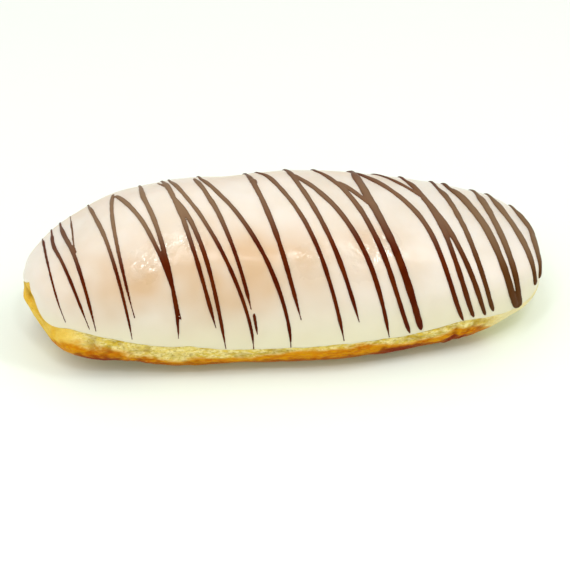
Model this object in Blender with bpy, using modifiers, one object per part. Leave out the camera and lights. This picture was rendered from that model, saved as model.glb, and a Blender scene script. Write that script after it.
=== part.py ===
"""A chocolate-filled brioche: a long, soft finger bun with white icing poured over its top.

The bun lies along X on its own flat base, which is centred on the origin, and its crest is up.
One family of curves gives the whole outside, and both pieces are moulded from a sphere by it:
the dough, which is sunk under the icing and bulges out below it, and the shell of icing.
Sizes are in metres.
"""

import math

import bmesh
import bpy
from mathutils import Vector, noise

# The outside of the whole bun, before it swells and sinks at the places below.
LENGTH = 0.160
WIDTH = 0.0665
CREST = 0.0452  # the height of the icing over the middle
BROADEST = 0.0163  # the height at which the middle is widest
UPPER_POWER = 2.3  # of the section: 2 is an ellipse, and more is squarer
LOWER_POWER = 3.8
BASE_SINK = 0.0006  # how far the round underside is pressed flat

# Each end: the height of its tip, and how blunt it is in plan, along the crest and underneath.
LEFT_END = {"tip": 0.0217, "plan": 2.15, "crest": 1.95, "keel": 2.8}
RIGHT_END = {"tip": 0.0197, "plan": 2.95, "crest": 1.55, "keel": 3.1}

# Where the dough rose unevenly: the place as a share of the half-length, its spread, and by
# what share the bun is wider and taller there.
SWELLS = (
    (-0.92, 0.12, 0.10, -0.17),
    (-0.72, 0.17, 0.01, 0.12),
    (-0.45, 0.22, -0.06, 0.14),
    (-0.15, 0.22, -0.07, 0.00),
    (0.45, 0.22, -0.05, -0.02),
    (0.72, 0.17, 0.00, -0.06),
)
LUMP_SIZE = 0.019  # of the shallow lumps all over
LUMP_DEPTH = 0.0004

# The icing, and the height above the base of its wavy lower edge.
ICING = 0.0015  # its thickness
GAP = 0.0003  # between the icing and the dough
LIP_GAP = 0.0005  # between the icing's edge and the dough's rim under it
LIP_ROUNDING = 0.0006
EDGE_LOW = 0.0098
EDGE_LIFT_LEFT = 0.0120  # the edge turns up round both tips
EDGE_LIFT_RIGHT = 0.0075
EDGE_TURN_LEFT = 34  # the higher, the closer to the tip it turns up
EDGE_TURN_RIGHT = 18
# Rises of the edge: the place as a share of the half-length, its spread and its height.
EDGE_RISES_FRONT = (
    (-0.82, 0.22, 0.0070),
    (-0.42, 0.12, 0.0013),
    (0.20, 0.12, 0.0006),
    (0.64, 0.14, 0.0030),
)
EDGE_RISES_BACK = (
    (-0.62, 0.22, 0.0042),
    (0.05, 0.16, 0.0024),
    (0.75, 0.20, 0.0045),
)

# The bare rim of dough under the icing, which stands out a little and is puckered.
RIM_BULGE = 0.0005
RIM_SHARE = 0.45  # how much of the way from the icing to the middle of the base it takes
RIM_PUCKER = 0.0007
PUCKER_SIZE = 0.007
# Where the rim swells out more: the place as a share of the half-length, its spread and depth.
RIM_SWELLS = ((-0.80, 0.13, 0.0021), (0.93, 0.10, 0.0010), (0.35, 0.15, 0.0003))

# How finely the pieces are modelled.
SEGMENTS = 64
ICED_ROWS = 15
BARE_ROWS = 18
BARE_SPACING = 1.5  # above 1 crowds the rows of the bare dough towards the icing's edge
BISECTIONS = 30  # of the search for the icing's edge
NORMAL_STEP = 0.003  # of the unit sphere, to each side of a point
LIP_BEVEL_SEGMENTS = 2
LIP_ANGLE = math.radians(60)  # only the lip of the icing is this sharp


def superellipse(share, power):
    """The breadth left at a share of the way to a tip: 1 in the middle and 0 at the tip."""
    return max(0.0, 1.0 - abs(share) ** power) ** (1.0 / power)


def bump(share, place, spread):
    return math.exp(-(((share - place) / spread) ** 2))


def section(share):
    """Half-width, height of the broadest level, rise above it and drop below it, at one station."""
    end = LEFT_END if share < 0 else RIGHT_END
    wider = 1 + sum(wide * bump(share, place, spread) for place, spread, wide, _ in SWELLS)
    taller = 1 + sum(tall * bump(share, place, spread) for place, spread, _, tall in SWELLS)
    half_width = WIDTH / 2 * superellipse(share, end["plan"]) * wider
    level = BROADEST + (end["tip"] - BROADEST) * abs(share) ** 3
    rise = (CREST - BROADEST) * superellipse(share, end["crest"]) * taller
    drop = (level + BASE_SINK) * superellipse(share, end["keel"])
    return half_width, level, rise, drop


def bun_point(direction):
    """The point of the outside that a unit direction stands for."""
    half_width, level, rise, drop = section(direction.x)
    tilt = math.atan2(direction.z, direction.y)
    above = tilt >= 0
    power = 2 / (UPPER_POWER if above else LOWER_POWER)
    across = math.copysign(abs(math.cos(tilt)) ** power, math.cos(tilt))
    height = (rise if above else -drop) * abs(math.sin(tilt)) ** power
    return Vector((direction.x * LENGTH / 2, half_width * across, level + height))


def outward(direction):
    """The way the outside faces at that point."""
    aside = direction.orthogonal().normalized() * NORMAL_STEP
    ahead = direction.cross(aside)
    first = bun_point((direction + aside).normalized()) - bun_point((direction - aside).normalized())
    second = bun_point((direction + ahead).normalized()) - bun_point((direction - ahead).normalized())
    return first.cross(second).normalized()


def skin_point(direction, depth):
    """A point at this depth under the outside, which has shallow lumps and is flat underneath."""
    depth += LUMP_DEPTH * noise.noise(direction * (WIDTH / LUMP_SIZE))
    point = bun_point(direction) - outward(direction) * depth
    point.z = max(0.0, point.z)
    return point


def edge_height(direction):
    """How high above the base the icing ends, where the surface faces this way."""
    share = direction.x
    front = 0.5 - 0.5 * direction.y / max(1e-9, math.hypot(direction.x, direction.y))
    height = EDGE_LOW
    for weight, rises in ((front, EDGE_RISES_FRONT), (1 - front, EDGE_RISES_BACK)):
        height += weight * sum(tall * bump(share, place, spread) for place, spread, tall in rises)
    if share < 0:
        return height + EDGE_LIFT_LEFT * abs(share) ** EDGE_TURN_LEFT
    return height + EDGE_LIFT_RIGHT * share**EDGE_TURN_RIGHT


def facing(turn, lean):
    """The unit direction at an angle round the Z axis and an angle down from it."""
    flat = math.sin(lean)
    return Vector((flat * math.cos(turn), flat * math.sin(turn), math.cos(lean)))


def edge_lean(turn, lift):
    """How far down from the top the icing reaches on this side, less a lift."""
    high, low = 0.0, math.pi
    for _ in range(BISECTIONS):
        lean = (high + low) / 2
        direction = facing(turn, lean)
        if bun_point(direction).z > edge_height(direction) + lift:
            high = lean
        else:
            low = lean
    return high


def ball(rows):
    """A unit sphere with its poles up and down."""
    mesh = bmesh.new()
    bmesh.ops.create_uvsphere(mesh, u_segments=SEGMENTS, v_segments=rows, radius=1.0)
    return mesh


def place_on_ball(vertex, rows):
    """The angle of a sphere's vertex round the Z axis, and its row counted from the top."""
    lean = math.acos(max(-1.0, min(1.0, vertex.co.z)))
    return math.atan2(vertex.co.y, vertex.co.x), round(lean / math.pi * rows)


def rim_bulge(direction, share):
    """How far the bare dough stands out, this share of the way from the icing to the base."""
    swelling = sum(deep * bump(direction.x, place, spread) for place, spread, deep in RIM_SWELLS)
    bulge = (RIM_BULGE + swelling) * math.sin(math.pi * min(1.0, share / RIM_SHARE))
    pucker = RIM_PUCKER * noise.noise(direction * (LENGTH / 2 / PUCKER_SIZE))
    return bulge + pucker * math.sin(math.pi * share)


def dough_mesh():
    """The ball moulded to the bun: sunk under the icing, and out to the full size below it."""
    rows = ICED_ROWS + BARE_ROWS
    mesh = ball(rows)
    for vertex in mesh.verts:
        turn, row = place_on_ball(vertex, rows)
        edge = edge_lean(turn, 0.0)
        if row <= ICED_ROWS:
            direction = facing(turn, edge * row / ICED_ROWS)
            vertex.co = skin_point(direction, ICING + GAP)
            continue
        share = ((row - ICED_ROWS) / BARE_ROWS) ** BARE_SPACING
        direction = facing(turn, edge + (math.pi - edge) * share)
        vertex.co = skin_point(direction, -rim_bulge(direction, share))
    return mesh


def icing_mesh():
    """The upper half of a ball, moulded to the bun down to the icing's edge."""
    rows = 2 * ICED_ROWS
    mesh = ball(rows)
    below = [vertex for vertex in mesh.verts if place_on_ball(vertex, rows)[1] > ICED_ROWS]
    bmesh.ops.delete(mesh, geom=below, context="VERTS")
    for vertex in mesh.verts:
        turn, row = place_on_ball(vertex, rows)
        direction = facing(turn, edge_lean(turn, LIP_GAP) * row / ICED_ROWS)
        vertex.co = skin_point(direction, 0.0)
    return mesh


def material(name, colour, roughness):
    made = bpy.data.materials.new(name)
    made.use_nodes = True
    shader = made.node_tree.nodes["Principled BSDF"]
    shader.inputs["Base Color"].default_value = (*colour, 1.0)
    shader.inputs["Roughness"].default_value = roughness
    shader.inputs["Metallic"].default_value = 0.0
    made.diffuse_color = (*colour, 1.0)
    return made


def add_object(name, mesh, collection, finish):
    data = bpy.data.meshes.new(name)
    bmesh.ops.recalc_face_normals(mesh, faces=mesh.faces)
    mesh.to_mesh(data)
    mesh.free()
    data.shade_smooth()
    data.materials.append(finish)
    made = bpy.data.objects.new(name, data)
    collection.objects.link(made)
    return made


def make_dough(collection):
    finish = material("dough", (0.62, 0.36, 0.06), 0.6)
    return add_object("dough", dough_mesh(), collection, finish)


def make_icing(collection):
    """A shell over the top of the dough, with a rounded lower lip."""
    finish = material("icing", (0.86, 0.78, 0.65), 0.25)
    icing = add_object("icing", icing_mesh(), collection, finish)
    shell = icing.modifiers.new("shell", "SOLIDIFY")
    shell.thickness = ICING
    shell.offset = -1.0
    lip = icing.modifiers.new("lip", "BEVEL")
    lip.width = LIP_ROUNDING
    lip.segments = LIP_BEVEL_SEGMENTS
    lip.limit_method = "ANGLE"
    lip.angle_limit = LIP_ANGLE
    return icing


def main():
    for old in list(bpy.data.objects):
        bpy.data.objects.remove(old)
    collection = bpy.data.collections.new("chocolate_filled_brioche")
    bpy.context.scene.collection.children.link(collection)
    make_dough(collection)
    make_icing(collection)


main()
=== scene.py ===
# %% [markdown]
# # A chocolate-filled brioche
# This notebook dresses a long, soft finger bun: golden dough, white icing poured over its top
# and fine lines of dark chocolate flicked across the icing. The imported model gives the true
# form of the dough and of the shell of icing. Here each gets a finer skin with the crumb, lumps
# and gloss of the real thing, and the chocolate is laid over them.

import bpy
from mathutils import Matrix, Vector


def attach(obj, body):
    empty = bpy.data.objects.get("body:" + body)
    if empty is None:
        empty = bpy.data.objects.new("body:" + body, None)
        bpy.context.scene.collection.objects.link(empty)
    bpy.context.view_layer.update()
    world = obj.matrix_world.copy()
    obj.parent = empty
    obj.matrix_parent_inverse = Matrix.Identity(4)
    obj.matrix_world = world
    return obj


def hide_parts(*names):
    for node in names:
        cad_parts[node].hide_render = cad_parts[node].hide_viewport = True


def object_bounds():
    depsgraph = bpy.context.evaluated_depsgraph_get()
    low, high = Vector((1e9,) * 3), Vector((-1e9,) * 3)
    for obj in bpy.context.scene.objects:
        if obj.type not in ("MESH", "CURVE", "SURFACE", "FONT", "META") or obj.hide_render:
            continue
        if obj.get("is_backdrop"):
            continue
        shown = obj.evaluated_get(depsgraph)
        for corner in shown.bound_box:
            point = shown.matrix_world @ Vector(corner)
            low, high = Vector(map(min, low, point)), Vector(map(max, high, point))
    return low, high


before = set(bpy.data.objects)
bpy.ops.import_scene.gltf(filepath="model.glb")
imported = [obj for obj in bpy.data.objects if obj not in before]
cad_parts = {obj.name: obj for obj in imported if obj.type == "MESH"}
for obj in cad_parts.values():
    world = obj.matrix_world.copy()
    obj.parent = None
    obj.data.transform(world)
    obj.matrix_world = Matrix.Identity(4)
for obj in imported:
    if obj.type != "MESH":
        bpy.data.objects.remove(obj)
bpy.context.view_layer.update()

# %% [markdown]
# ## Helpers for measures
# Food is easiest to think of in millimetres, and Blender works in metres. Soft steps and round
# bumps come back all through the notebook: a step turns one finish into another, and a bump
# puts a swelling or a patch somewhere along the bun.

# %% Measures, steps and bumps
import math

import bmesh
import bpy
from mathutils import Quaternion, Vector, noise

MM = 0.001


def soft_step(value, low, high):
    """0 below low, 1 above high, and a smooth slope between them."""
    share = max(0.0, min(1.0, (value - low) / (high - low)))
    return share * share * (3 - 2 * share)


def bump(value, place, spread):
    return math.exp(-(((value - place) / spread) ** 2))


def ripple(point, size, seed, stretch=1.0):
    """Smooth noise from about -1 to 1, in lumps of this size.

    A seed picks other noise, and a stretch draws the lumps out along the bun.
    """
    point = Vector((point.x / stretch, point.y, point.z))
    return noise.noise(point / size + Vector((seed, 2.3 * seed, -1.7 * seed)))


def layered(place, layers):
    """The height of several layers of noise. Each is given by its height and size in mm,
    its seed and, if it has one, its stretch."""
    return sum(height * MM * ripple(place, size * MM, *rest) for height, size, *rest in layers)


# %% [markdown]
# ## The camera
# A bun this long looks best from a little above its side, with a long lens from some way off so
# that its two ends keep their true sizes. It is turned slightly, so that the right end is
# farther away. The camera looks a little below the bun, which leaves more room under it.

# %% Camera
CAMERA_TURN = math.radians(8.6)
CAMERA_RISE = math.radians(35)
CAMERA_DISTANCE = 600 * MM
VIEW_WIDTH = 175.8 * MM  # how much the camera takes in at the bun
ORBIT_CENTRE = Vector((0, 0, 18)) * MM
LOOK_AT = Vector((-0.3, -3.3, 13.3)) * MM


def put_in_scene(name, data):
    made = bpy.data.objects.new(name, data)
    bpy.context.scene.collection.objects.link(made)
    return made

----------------

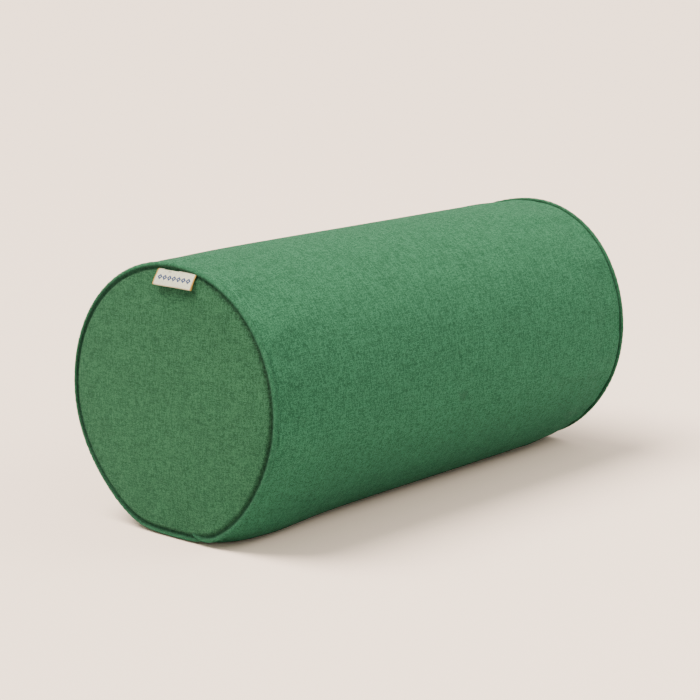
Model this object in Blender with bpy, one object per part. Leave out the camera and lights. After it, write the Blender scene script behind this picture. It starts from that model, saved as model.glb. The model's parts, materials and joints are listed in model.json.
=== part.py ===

----------------

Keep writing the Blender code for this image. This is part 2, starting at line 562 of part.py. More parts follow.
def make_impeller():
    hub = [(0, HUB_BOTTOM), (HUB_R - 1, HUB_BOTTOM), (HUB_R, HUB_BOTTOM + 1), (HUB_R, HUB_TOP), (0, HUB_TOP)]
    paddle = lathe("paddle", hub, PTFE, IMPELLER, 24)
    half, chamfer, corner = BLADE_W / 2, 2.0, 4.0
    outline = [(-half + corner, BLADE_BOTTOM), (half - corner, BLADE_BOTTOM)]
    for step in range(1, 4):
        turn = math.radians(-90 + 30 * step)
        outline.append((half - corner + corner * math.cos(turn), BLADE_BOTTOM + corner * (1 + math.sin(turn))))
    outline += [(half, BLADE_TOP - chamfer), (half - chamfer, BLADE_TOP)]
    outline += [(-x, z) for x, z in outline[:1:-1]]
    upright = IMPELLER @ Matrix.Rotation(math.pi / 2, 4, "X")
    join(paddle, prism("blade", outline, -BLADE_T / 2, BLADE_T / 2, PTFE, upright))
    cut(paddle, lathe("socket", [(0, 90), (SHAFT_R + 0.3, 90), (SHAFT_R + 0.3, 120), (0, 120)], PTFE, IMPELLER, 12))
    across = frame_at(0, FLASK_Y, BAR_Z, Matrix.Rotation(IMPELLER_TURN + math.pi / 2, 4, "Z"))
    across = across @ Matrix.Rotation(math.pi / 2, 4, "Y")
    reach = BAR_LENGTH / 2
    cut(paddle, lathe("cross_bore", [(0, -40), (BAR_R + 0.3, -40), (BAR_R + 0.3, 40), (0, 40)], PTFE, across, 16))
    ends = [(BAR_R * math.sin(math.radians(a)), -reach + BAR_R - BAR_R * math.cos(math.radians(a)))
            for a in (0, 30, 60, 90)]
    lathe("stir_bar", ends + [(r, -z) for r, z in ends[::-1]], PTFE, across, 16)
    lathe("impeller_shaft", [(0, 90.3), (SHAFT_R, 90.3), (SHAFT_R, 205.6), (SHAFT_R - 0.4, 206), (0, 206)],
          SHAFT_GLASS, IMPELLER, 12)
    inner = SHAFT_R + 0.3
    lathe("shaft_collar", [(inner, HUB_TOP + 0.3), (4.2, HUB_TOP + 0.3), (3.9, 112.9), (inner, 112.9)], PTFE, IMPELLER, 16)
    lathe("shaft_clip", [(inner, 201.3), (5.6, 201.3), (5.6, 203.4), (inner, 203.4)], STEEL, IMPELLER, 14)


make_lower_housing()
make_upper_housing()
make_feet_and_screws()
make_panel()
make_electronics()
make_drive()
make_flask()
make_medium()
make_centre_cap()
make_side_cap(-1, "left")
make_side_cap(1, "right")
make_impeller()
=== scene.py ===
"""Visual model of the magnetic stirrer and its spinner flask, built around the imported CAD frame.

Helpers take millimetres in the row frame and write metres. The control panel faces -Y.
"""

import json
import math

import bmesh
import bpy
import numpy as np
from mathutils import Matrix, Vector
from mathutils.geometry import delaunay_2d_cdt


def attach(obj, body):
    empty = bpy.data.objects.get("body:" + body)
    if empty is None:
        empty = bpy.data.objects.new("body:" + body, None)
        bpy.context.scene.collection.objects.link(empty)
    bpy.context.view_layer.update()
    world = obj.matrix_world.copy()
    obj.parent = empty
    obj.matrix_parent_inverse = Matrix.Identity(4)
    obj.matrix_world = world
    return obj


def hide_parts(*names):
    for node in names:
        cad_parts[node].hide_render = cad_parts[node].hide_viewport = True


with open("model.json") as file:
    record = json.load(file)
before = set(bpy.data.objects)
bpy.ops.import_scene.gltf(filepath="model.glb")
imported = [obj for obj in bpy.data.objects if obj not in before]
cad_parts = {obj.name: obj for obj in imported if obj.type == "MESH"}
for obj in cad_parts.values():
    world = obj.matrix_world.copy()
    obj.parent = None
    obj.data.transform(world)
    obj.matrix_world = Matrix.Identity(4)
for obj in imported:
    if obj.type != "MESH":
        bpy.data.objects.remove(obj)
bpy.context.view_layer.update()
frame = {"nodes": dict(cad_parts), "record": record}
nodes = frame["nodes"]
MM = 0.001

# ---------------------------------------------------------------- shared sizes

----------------

PROBLEM TO SOLVE :: From the records above, extract exactly and only the lines that begin at the line with "STEEL, IMPELLER, 14)" and stop after the line with "record = json.load(file)".

REPLY TO THE TASK ::
    lathe("shaft_clip", [(inner, 201.3), (5.6, 201.3), (5.6, 203.4), (inner, 203.4)], STEEL, IMPELLER, 14)


make_lower_housing()
make_upper_housing()
make_feet_and_screws()
make_panel()
make_electronics()
make_drive()
make_flask()
make_medium()
make_centre_cap()
make_side_cap(-1, "left")
make_side_cap(1, "right")
make_impeller()
=== scene.py ===
"""Visual model of the magnetic stirrer and its spinner flask, built around the imported CAD frame.

Helpers take millimetres in the row frame and write metres. The control panel faces -Y.
"""

import json
import math

import bmesh
import bpy
import numpy as np
from mathutils import Matrix, Vector
from mathutils.geometry import delaunay_2d_cdt


def attach(obj, body):
    empty = bpy.data.objects.get("body:" + body)
    if empty is None:
        empty = bpy.data.objects.new("body:" + body, None)
        bpy.context.scene.collection.objects.link(empty)
    bpy.context.view_layer.update()
    world = obj.matrix_world.copy()
    obj.parent = empty
    obj.matrix_parent_inverse = Matrix.Identity(4)
    obj.matrix_world = world
    return obj


def hide_parts(*names):
    for node in names:
        cad_parts[node].hide_render = cad_parts[node].hide_viewport = True


with open("model.json") as file:
    record = json.load(file)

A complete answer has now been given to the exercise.